As others pointed out, this is just a fallacy. Physics (as well as Math, CS, and all other disciplines) is full of non-linear, chaotic problems that are way too hard to solve, so academia doesn't like to teach them to new students and even experts aren't delighted to deal with them, because it's frustrating that we can't solve them (in a "beautiful" and "elegant" way). My own hot take is that Physics is stuck on a theory of everything for the last 100 years, because we are stuck on some fundamental limitations what Math is able to model.
>My own hot take is that Physics is stuck on a theory of everything for the last 100 years, because we are stuck on some fundamental limitations what Math is able to model.
Your previous assumption reads more like math being able to model it, but scientists preferring elegant, aesthetic and simplistic solutions.
Looking at my PhD physics neighbor in student housing a few years back, it doesn't seem true though. He was juggling multi-page equations for his quantum field theory thesis.
In control engineering it's more true though. I remember one of my professors say that many people only use linear controls because there they can "prove" the stability of the system. In contrast to the nonlinear, i.e. everything else, control theory where such proofs were harder to get by.
However, he continued, proving the stability of a linear controller interacting with a linearized system could never "prove" the system's stability as a whole.

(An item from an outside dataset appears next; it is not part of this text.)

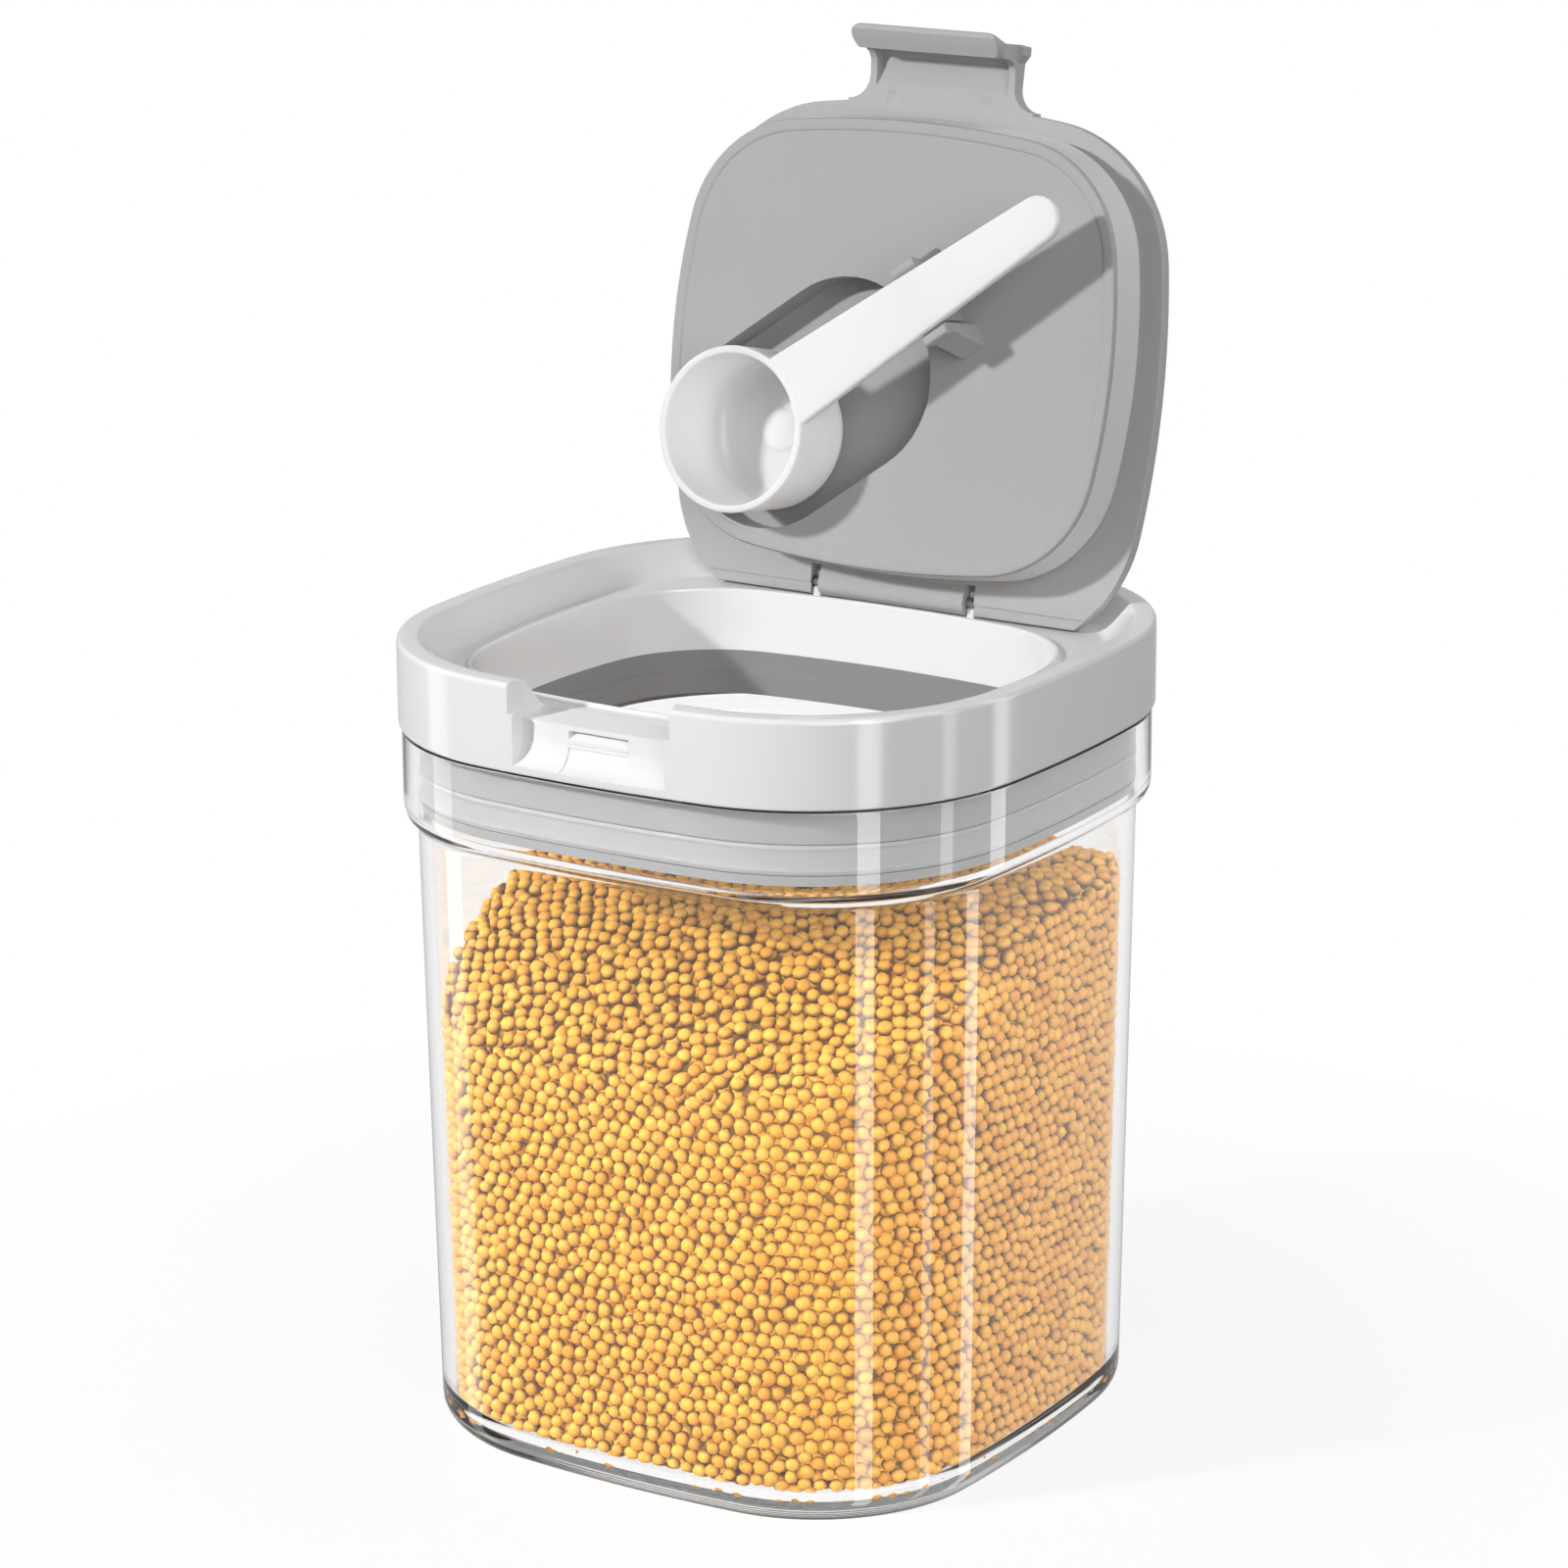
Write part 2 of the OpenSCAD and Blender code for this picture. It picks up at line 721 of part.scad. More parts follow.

From experience linear controls is probably more popular because there's a larger set of tools in the toolbox, so to speak, and the nature of the systems is that this is (usually) close enough for modelling nonlinear systems which are close enough to linear (in fact you may introduce nonlinear terms in your controller to try to remove nonlinearities in your system). It's not just having a 'proof' of stability, it's having methods to analyse the system and optimise the controller, which are much more difficult to apply in general to non-linear systems. It's much like how engineers will generally just stick to classical models of physics despite them being 'wrong', because in practice they are close enough and also much easier to deal with.
> because we are stuck on some fundamental limitations what Math is able to model.
This seems more a limitation of what (human) mathematicians are able to model, rather than something fundamental in math itself. Perhaps in a few centuries we will have invented mathematical tools that allow the mind to grasp nonlinear systems better, similar to how the invention of better construction tooling has enabled the construction of ever larger buildings.